それでも慈善病院への援助にこぎつける為、あらんかぎりの力を振るった。
つまり、言葉を尽くした。
一通り終わったとき、「やったわ」と感じた。
まだ結果がどうなるかわからないのに。
「なるほど」
エルキュールは、マドレーヌを咀嚼して飲みこんでからつぶやいた。
「では、翡翠に関する売買の優先権をいただける、と?」
「エルキュール、残念ながらそれはお約束は出来ないのです。いろいろ複雑な事情がありますので。ですがこの地方、あるいはこの帝国の人たちは義理人情に厚く、恩はけっして忘れません。他国のあなた方が困っている人たちに手を差し伸べて下さるということを知れば、悪い感情は抱きません」
慈善病院にはあなた方の国の人たちも大勢来ているのだし、とは告げなかった。
あてつけがましいことはしたくなかったのである。
わたし自身手探りで領主の妻の、というよりかは領主の代理っぽいことをやらせてもらっている。もちろん管理人のマルスラン・リファールがいてくれるから、実務のほとんどは甘えて行ってもらっている。が、なにかの際になにも知らないでは通用しない。

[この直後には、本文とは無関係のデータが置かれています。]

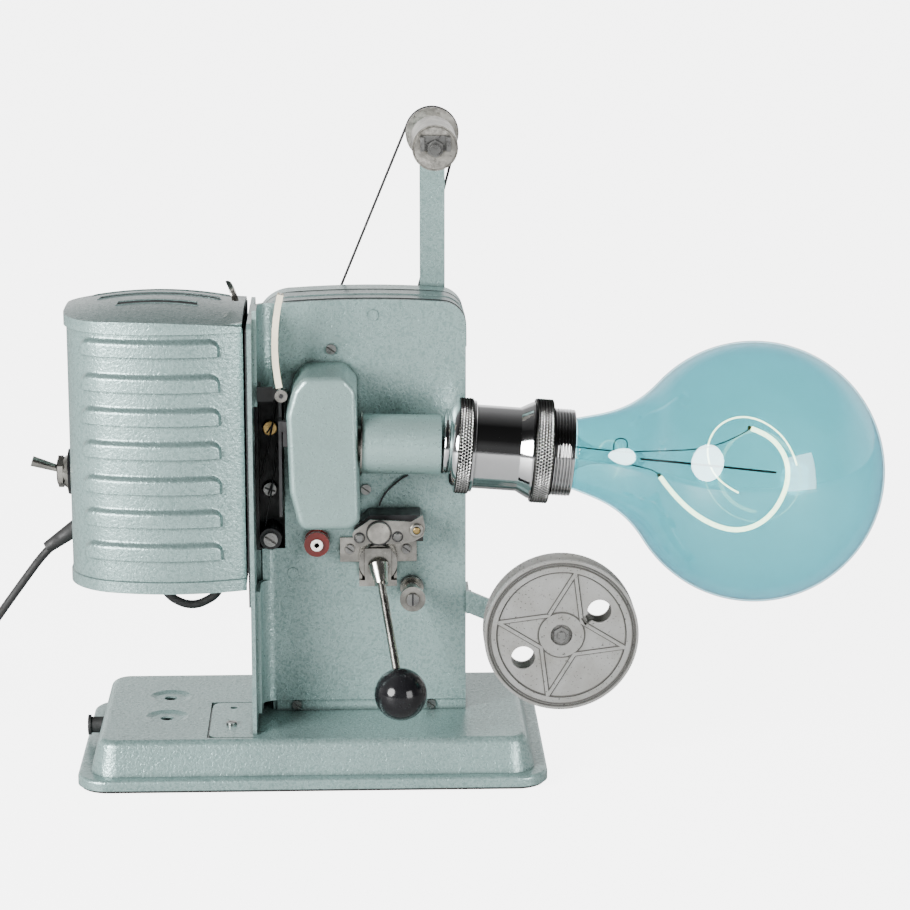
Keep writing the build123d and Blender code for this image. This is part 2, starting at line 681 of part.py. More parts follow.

たとえ愛されないお飾りの妻だろうと、契約だか体裁上の妻だろうが、書面上、そして世間に対しては妻なのだから。
そんなわたしに商売がわかるわけはなく、ましてやほんとうの駆け引きなど出来るわけはない。
援助をしてもらうよう、わたしなりに考え思っていることを伝えるしかない。
そのつたないプレゼンで、せめて熱意だけでも伝わって欲しい。
必死にそう願いながら、言葉を伝え続けた。
「でしょうな」
エルキュールは、おおきく頷いた。
彼は体格はいいけれど、太っているわけではない。がっしりしているといっていい。背もわりと高く、全身筋肉質なのがスーツを通してもよくわかる。
「アイ、申し訳ないね。わたしも商売をやっている以上、損得勘定で物事を考えてしまう。従業員たちも養わねばならないのでね」
「わかっています」
今度は、わたしが頷く番。
「それで、きみはどう思う? 援助をすれば、後々わたしは得をするかな?」
エルキュールは、ローテーブルに身を乗りだして尋ねてきた。
そのズバリの質問に、返答することを躊躇わなかった。
「正直なところ、損をすると思います」
正直に答えた。
「金銭的には、ですが。しかし、多くの人たちに感謝され、尊敬されます。感情的には、得をすると思います」
機嫌のいい小鳥たちのにぎやかなお喋りが、静まり返ったテラスに流れてくる。
(小鳥たちは、どういう会話を交わしているのだろう)
こんな大切なときなのに、そんなどうでもいいようなことをふと考えてしまった。
そのとき、ジョフロワと目が合った。すると、彼はやさしい笑みをその美しすぎる顔に浮かべた。
「叔父上の負けですね」
ジョフロワは、わたしと視線を合わせたまま言った。